In the end, fifty of the fifty-nine boards voted to reject the initiatives. It’s remarkable that the mayor had managed to come up with plans that unified 85% of the community boards, in opposition. Typically, a proposal might pit all of the affluent boards, against all of the poor ones, or all of the Manhattan boards, against all of Brooklyn’s. In this instance, nearly all of us found flaws in the two initiatives that would adversely affect our individual neighborhoods.

 

We’re never, of course, the last word. After us, City Planning went to the Borough Presidents, and then, finally, to those who would actually vote on the proposals, members of the City Council.

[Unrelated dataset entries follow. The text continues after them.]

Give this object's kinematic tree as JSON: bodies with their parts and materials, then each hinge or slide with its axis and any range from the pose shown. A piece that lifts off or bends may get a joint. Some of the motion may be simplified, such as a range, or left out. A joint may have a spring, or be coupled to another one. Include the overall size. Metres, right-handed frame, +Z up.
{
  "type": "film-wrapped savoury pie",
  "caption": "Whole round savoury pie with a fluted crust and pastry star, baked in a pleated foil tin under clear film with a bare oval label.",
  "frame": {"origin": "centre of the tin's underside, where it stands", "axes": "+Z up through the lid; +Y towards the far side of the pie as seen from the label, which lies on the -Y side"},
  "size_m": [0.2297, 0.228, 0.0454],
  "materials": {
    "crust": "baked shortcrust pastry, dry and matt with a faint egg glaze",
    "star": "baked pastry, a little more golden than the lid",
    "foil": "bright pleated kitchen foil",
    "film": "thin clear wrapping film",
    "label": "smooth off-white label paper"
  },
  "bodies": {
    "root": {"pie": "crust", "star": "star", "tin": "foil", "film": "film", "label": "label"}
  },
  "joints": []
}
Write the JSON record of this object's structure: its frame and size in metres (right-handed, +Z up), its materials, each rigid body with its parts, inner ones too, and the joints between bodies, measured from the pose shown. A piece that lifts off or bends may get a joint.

As it turned out, the same percentage of councilmembers voted for ZQA as community boards voted against it: 85%. A shade more, 89%, voted to support MIH..

 

After all of this “public process,” I am left with three fears. First, I am sure that the developers’ land use attorneys have already started poring over the new regulations, ferreting out all of the inevitable loopholes. Second, as these loopholes start to be exploited, the city will have to spend years fixing them, in an effort to reverse the unintended consequences. Last, in light of the loopholes that just our board has identified, I predict that fewer than 10,000 affordable units citywide will be created by these plans, and far more market rate ones. So, for all of the ill will they will have generated at the community board level, the effort will not even begin to make a dent in the 200,000-unit goal to which our Mayor aspires.

 

The Mayor is not likely to be too concerned. His term expires next year, and, even if he’s re-elected, it may be a decade or more before we can gauge the full effects of his over-ambitious plans. He will not be the one who has to clean up after this. It will be the plebs following behind the parade, sweeping madly.

 

The opinions expressed here are solely those of the author and do not necessarily reflect the views of Community Board 14.